What you have to do: Below is a listing; copy all of it exactly.

Collected data:

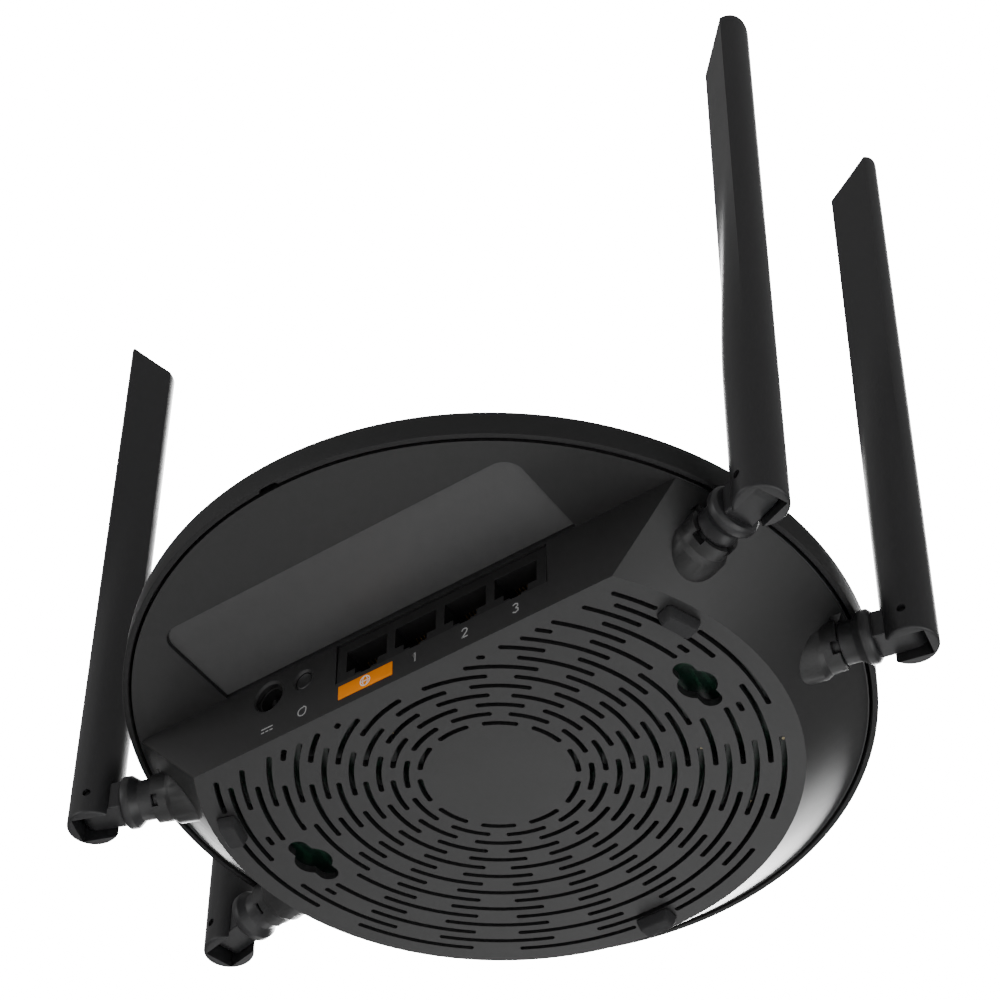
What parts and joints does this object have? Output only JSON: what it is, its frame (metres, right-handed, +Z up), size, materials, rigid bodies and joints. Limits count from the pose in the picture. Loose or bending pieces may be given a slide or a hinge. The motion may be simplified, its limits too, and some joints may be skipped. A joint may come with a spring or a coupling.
{
  "type": "wireless_router",
  "caption": "Round black wireless router with a vented base, wall-hanging keyholes, ports under a rear overhang and swivelling, folding antennas",
  "frame": {"origin": "Middle of the underside of the box: on the housing's axis, on the table that the feet stand on", "axes": "+Z up out of the top cover, +Y out of the rear wall where the ports are, +X to the right when seen from the front"},
  "size_m": [0.2107, 0.1794, 0.1799],
  "materials": {
    "shell_plastic": "fine matte charcoal moulding",
    "cover_plastic": "matte black moulding",
    "antenna_plastic": "satin black moulding",
    "foot_rubber": "soft black rubber",
    "label_film": "satin grey film",
    "port_marking": "orange printed film",
    "screw_steel": "zinc plated",
    "clear_plastic": "clear light guide",
    "board_laminate": "green solder mask",
    "jack_plastic": "black connector resin",
    "shield_steel": "tin plated sheet",
    "contact_gold": "gold plated",
    "button_plastic": "dark grey",
    "chip_resin": "moulded package",
    "sink_aluminium": "anodised fins",
    "can_aluminium": "sleeved can",
    "led_resin": "pale diffuser",
    "lead_sheath": "thin cable jacket"
  },
  "bodies": {
    "housing": {"bottom_shell": "shell_plastic", "top_cover": "cover_plastic", "feet": "foot_rubber", "rating_label": "label_film", "wan_label": "port_marking", "housing_screws": "screw_steel", "light_pipe": "clear_plastic", "main_board": "board_laminate", "board_screws": "screw_steel", "lan_jack_housing": "jack_plastic", "lan_jack_shield": "shield_steel", "lan_contacts": "contact_gold", "dc_jack": "jack_plastic", "dc_pin": "shield_steel", "reset_switch": "jack_plastic", "processor": "chip_resin", "heat_sink": "sink_aluminium", "rf_shields": "shield_steel", "memory_chips": "chip_resin", "lan_transformers": "chip_resin", "capacitors": "can_aluminium", "inductors": "chip_resin", "crystal": "shield_steel", "status_leds": "led_resin", "antenna_sockets": "contact_gold", "antenna_leads": "lead_sheath"},
    "reset_button_body": {"reset_button": "button_plastic"},
    "swivel_body_rr": {"swivel_rr": "antenna_plastic", "hinge_pins_rr": "screw_steel"},
    "blade_body_rr": {"blade_rr": "antenna_plastic", "aerial_rr": "board_laminate"},
    "swivel_body_rf": {"swivel_rf": "antenna_plastic", "hinge_pins_rf": "screw_steel"},
    "blade_body_rf": {"blade_rf": "antenna_plastic", "aerial_rf": "board_laminate"},
    "swivel_body_lr": {"swivel_lr": "antenna_plastic", "hinge_pins_lr": "screw_steel"},
    "blade_body_lr": {"blade_lr": "antenna_plastic", "aerial_lr": "board_laminate"},
    "swivel_body_lf": {"swivel_lf": "antenna_plastic", "hinge_pins_lf": "screw_steel"},
    "blade_body_lf": {"blade_lf": "antenna_plastic", "aerial_lf": "board_laminate"}
  },
  "joints": [
    {"name": "swivel_rr", "type": "hinge", "parent": "housing", "child": "swivel_body_rr", "pos_m": [0.07481, 0.02834, 0.01375], "axis": [-0.9351, -0.3543, 0], "range_deg": [-5, 90]},
    {"name": "fold_rr", "type": "hinge", "parent": "swivel_body_rr", "child": "blade_body_rr", "pos_m": [0.09464, 0.03585, 0.01375], "axis": [-0.3543, 0.9351, 0], "range_deg": [0, 90]},
    {"name": "swivel_rf", "type": "hinge", "parent": "housing", "child": "swivel_body_rf", "pos_m": [0.07822, -0.01677, 0.01375], "axis": [0.9778, -0.2096, 0], "range_deg": [-5, 90]},
    {"name": "fold_rf", "type": "hinge", "parent": "swivel_body_rf", "child": "blade_body_rf", "pos_m": [0.09895, -0.02121, 0.01375], "axis": [0.2096, 0.9778, 0], "range_deg": [0, 90]},
    {"name": "swivel_lr", "type": "hinge", "parent": "housing", "child": "swivel_body_lr", "pos_m": [-0.07481, 0.02834, 0.01375], "axis": [-0.9351, 0.3543, 0], "range_deg": [-5, 90]},
    {"name": "fold_lr", "type": "hinge", "parent": "swivel_body_lr", "child": "blade_body_lr", "pos_m": [-0.09464, 0.03585, 0.01375], "axis": [-0.3543, -0.9351, 0], "range_deg": [0, 90]},
    {"name": "swivel_lf", "type": "hinge", "parent": "housing", "child": "swivel_body_lf", "pos_m": [-0.07822, -0.01677, 0.01375], "axis": [0.9778, 0.2096, 0], "range_deg": [-5, 90]},
    {"name": "fold_lf", "type": "hinge", "parent": "swivel_body_lf", "child": "blade_body_lf", "pos_m": [-0.09895, -0.02121, 0.01375], "axis": [0.2096, -0.9778, 0], "range_deg": [0, 90]},
    {"name": "reset_press", "type": "slide", "parent": "housing", "child": "reset_button_body", "axis": [0, -1, 0], "range_m": [0, 0.0008], "stiffness_N_per_m": 800}
  ]
}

Complete output:
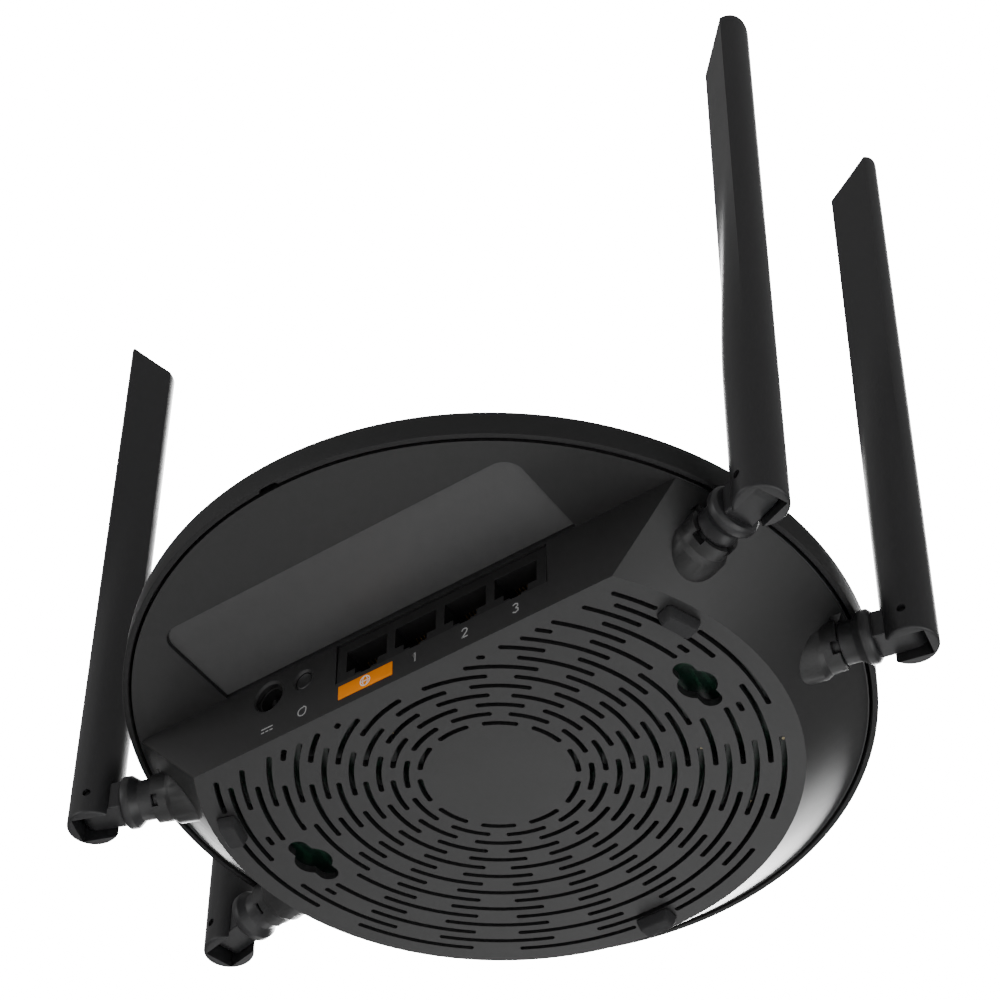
What parts and joints does this object have? Output only JSON: what it is, its frame (metres, right-handed, +Z up), size, materials, rigid bodies and joints. Limits count from the pose in the picture. Loose or bending pieces may be given a slide or a hinge. The motion may be simplified, its limits too, and some joints may be skipped. A joint may come with a spring or a coupling.
{
  "type": "wireless_router",
  "caption": "Round black wireless router with a vented base, wall-hanging keyholes, ports under a rear overhang and swivelling, folding antennas",
  "frame": {"origin": "Middle of the underside of the box: on the housing's axis, on the table that the feet stand on", "axes": "+Z up out of the top cover, +Y out of the rear wall where the ports are, +X to the right when seen from the front"},
  "size_m": [0.2107, 0.1794, 0.1799],
  "materials": {
    "shell_plastic": "fine matte charcoal moulding",
    "cover_plastic": "matte black moulding",
    "antenna_plastic": "satin black moulding",
    "foot_rubber": "soft black rubber",
    "label_film": "satin grey film",
    "port_marking": "orange printed film",
    "screw_steel": "zinc plated",
    "clear_plastic": "clear light guide",
    "board_laminate": "green solder mask",
    "jack_plastic": "black connector resin",
    "shield_steel": "tin plated sheet",
    "contact_gold": "gold plated",
    "button_plastic": "dark grey",
    "chip_resin": "moulded package",
    "sink_aluminium": "anodised fins",
    "can_aluminium": "sleeved can",
    "led_resin": "pale diffuser",
    "lead_sheath": "thin cable jacket"
  },
  "bodies": {
    "housing": {"bottom_shell": "shell_plastic", "top_cover": "cover_plastic", "feet": "foot_rubber", "rating_label": "label_film", "wan_label": "port_marking", "housing_screws": "screw_steel", "light_pipe": "clear_plastic", "main_board": "board_laminate", "board_screws": "screw_steel", "lan_jack_housing": "jack_plastic", "lan_jack_shield": "shield_steel", "lan_contacts": "contact_gold", "dc_jack": "jack_plastic", "dc_pin": "shield_steel", "reset_switch": "jack_plastic", "processor": "chip_resin", "heat_sink": "sink_aluminium", "rf_shields": "shield_steel", "memory_chips": "chip_resin", "lan_transformers": "chip_resin", "capacitors": "can_aluminium", "inductors": "chip_resin", "crystal": "shield_steel", "status_leds": "led_resin", "antenna_sockets": "contact_gold", "antenna_leads": "lead_sheath"},
    "reset_button_body": {"reset_button": "button_plastic"},
    "swivel_body_rr": {"swivel_rr": "antenna_plastic", "hinge_pins_rr": "screw_steel"},
    "blade_body_rr": {"blade_rr": "antenna_plastic", "aerial_rr": "board_laminate"},
    "swivel_body_rf": {"swivel_rf": "antenna_plastic", "hinge_pins_rf": "screw_steel"},
    "blade_body_rf": {"blade_rf": "antenna_plastic", "aerial_rf": "board_laminate"},
    "swivel_body_lr": {"swivel_lr": "antenna_plastic", "hinge_pins_lr": "screw_steel"},
    "blade_body_lr": {"blade_lr": "antenna_plastic", "aerial_lr": "board_laminate"},
    "swivel_body_lf": {"swivel_lf": "antenna_plastic", "hinge_pins_lf": "screw_steel"},
    "blade_body_lf": {"blade_lf": "antenna_plastic", "aerial_lf": "board_laminate"}
  },
  "joints": [
    {"name": "swivel_rr", "type": "hinge", "parent": "housing", "child": "swivel_body_rr", "pos_m": [0.07481, 0.02834, 0.01375], "axis": [-0.9351, -0.3543, 0], "range_deg": [-5, 90]},
    {"name": "fold_rr", "type": "hinge", "parent": "swivel_body_rr", "child": "blade_body_rr", "pos_m": [0.09464, 0.03585, 0.01375], "axis": [-0.3543, 0.9351, 0], "range_deg": [0, 90]},
    {"name": "swivel_rf", "type": "hinge", "parent": "housing", "child": "swivel_body_rf", "pos_m": [0.07822, -0.01677, 0.01375], "axis": [0.9778, -0.2096, 0], "range_deg": [-5, 90]},
    {"name": "fold_rf", "type": "hinge", "parent": "swivel_body_rf", "child": "blade_body_rf", "pos_m": [0.09895, -0.02121, 0.01375], "axis": [0.2096, 0.9778, 0], "range_deg": [0, 90]},
    {"name": "swivel_lr", "type": "hinge", "parent": "housing", "child": "swivel_body_lr", "pos_m": [-0.07481, 0.02834, 0.01375], "axis": [-0.9351, 0.3543, 0], "range_deg": [-5, 90]},
    {"name": "fold_lr", "type": "hinge", "parent": "swivel_body_lr", "child": "blade_body_lr", "pos_m": [-0.09464, 0.03585, 0.01375], "axis": [-0.3543, -0.9351, 0], "range_deg": [0, 90]},
    {"name": "swivel_lf", "type": "hinge", "parent": "housing", "child": "swivel_body_lf", "pos_m": [-0.07822, -0.01677, 0.01375], "axis": [0.9778, 0.2096, 0], "range_deg": [-5, 90]},
    {"name": "fold_lf", "type": "hinge", "parent": "swivel_body_lf", "child": "blade_body_lf", "pos_m": [-0.09895, -0.02121, 0.01375], "axis": [0.2096, -0.9778, 0], "range_deg": [0, 90]},
    {"name": "reset_press", "type": "slide", "parent": "housing", "child": "reset_button_body", "axis": [0, -1, 0], "range_m": [0, 0.0008], "stiffness_N_per_m": 800}
  ]
}